The script above depends on a utility function, below.

function feat = compute3axialFeat(data)
X = data(:,1); % X axis
Y = data(:,2); % Y axis
Z = data(:,3); % Z axis
XYZ = sqrt((X.^2+Y.^2+Z.^2));
% Compute mean, standard deviation, max and min features
feat = [mean(X) mean(Y) mean(Z) mean(XYZ) std(X) std(Y) std(Z) std(XYZ) max(X) max(Y) max(Z) max(XYZ) min(X) min(Y) min(Z) min(XYZ) ];
end

Download these two Matlab files and store them in the same folder. Also, copy the dataset file (i.e., raw_touch_data.csv) in the same folder.
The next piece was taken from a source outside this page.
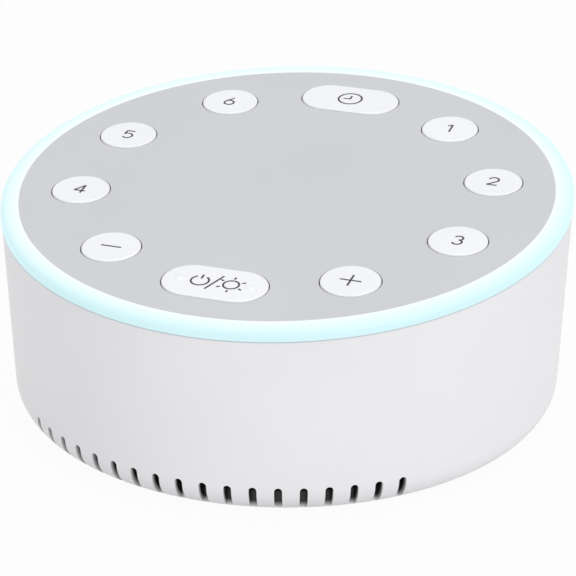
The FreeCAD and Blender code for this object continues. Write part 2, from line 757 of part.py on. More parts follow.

Get this Matlab script to run on a computer. The expected output in the Matlab GUI Command Line window shoudl be something like below. Take a screenshot and submit.

matlab_commandline

The four classifiers are: (1) K nearest-neighbor (KNN), (2) Naive Bayes (NB), (3) Support Vector Machine (SVM), and (4) Random Forest (RF). As you can see, the performance with the default parameters are above chance (50%). But we can definitely improve.

Checkpoint 2

Let’s try change some parameters and see what happen to the accuracy performance. Change the parameter for the K-nearest neighbor classifier (i.e., K) from 20 to 10. Add the “light” measurement as a feature by setting the parameter add_light to true. Run the script again. Has accuracy improved? Take a screenshot of the new performance numbers.

Challenges

Test different combinations of features and training parameters. For each of the four classification algoithms, see if you can find a combination of features and parameter values to achieve really good accuacy performance.

1. K-NN

Report the highest accuracy number you’ve managed to achieve. Report the features and parameters you used.

2. Naive Bayes

Report the highest accuracy number you’ve managed to achieve. Report the features and parameters you used.

3. Support Vector Machine

Report the highest accuracy number you’ve managed to achieve. Report the features and parameters you used.

4. Random Forest

Report the highest accuracy number you’ve managed to achieve. Report the features and parameters you used.